When I started learning to code, I thought the hardest part would be understanding the syntax.
Turns out, the hardest part was not giving up.
It wasn’t JavaScript that confused me, it was the noise around it.
Everyone seemed to be learning something new, fancy and different.
One person swore by React.
Another said “you’re wasting time if you’re not mastering algorithms.”
All kinds of tutorials and advice on YouTube.
Everybody on LinkedIn is an expert.
And I remember sitting there one night, laptop open, 12 tabs deep into tutorials, wondering — “Where do I even begin?”
That’s when I realized something that changed how I approached coding (and life in general):
The overwhelm doesn’t come from how much there is to learn, but from not knowing what matters right now.

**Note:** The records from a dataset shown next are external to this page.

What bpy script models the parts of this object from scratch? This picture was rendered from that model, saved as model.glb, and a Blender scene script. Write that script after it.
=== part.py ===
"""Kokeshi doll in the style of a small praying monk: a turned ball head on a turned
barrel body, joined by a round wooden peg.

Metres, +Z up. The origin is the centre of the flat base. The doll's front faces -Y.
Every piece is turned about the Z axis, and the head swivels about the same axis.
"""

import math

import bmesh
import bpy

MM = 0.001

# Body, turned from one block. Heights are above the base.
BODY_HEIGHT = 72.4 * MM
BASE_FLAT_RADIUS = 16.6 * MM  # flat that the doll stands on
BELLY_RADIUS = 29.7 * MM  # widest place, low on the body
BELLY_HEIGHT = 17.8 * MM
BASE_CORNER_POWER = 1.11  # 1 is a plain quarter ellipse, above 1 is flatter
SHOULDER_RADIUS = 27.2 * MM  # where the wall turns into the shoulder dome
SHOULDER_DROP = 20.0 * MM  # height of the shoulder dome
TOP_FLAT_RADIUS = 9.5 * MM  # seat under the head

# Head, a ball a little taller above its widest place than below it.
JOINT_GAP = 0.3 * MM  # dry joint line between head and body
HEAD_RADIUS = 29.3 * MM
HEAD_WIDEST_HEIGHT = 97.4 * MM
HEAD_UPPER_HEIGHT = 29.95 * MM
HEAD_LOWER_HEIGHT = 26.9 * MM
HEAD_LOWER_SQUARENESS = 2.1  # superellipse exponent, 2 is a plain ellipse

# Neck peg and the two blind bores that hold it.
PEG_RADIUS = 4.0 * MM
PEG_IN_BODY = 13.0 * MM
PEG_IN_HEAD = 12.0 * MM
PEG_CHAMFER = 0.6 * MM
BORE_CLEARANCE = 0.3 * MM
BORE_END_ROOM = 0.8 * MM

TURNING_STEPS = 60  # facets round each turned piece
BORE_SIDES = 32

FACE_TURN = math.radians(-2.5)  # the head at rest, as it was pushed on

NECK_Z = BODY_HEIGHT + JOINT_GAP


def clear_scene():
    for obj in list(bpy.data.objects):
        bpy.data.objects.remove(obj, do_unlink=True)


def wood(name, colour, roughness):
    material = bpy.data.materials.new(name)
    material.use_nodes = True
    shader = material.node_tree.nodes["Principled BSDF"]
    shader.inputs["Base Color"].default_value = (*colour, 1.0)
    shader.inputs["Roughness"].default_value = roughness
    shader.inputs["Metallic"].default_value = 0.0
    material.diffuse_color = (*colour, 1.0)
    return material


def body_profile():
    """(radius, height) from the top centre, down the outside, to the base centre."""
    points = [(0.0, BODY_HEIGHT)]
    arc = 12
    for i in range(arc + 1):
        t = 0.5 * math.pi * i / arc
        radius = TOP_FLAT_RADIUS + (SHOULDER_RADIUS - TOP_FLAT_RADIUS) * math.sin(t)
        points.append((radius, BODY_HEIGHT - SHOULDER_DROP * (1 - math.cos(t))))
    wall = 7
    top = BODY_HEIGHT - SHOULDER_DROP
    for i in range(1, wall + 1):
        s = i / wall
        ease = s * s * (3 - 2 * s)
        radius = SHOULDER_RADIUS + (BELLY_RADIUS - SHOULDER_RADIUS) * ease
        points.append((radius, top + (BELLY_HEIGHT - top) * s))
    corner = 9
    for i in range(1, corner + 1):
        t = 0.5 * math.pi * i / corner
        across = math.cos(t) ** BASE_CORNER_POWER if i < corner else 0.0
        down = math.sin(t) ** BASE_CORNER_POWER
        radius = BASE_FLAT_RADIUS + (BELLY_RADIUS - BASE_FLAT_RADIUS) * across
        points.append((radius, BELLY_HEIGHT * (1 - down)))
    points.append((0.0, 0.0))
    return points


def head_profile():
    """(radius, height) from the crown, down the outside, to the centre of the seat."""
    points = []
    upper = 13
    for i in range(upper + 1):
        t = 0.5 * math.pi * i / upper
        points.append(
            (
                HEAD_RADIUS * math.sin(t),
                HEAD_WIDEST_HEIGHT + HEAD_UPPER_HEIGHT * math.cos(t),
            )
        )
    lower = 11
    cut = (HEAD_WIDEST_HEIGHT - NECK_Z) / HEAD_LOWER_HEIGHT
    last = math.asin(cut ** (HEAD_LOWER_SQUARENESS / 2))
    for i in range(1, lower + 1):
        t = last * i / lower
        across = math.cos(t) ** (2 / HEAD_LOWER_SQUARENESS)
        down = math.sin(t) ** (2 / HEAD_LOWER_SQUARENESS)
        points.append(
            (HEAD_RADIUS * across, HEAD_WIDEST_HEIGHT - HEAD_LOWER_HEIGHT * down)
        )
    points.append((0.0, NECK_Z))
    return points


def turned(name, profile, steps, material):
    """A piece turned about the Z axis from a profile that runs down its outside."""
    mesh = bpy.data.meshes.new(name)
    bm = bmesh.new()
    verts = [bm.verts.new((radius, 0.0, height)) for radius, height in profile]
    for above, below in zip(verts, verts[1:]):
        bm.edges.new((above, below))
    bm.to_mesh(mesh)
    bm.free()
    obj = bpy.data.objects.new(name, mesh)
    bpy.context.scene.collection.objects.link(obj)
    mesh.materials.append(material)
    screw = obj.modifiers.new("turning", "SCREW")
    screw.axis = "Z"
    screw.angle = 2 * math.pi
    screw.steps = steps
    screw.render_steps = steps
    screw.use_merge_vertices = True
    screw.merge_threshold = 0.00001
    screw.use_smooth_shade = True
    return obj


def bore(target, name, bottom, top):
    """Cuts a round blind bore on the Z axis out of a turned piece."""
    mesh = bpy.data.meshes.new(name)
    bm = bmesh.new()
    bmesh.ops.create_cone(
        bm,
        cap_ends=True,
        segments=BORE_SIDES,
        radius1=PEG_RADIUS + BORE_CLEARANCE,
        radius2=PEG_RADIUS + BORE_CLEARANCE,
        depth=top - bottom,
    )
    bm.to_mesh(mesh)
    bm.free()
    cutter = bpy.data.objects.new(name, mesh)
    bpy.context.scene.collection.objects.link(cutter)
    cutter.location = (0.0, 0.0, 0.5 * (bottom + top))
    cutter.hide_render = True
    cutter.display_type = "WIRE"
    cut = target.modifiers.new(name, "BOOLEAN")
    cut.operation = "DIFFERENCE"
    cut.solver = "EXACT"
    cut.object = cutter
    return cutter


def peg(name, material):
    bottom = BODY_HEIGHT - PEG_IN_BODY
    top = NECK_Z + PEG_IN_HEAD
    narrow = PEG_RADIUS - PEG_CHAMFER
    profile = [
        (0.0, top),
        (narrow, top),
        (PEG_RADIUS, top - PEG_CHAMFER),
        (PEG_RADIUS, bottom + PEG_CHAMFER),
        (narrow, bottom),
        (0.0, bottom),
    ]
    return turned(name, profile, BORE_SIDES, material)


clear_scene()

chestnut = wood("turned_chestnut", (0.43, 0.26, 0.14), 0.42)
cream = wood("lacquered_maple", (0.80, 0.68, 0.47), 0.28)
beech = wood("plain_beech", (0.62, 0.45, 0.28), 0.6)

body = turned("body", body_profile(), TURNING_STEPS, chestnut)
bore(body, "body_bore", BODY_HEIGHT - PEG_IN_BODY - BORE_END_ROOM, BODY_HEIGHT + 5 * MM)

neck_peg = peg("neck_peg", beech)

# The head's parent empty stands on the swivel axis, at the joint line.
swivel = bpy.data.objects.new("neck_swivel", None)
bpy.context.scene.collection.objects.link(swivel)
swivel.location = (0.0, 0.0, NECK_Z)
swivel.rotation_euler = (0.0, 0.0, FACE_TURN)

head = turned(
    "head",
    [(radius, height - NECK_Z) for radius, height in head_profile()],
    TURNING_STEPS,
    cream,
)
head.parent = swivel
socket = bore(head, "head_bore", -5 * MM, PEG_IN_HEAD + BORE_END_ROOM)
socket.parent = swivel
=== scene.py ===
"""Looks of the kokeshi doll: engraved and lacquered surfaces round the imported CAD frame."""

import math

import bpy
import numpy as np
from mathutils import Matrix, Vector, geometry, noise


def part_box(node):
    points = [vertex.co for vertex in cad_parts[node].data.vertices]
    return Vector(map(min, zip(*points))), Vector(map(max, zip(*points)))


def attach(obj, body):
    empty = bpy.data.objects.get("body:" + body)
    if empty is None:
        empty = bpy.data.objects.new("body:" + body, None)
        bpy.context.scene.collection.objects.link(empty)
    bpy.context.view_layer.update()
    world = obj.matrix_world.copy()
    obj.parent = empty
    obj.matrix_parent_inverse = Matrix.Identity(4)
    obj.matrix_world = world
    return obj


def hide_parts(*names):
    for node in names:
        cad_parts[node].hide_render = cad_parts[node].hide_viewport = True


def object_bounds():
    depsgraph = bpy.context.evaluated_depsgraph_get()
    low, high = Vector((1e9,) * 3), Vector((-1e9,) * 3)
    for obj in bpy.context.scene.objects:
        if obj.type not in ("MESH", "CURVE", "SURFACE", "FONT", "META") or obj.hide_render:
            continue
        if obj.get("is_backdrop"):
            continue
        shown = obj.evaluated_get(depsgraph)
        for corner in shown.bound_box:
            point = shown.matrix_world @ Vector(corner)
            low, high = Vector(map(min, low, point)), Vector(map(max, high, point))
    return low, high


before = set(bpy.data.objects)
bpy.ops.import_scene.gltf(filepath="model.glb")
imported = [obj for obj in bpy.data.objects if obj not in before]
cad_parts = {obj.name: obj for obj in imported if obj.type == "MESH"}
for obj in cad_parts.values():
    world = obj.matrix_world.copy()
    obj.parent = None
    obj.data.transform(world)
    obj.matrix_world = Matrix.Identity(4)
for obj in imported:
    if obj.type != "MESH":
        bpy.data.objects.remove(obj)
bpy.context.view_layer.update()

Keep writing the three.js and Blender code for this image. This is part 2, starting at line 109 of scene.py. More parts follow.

The truth is: you don’t have to learn everything. You just need to learn the ** right thing** needed for your growth.
For me, that meant focusing on one small project at a time. building something.
Not a “tutorial follow-along,” but something that solved a personal problem.
Once I did that, coding became less about trying to keep up and more about creating with purpose.
And here’s the twist, that mindset applies to everything:
Learning, business, relationships. You can’t master the whole system at once. But you can take one intentional step today.
So if you’re feeling overwhelmed by all the tech buzzwords and endless tutorials, pause and ask yourself:
What’s the next right thing for me to build or learn?
Then, block out the noise — and do just that.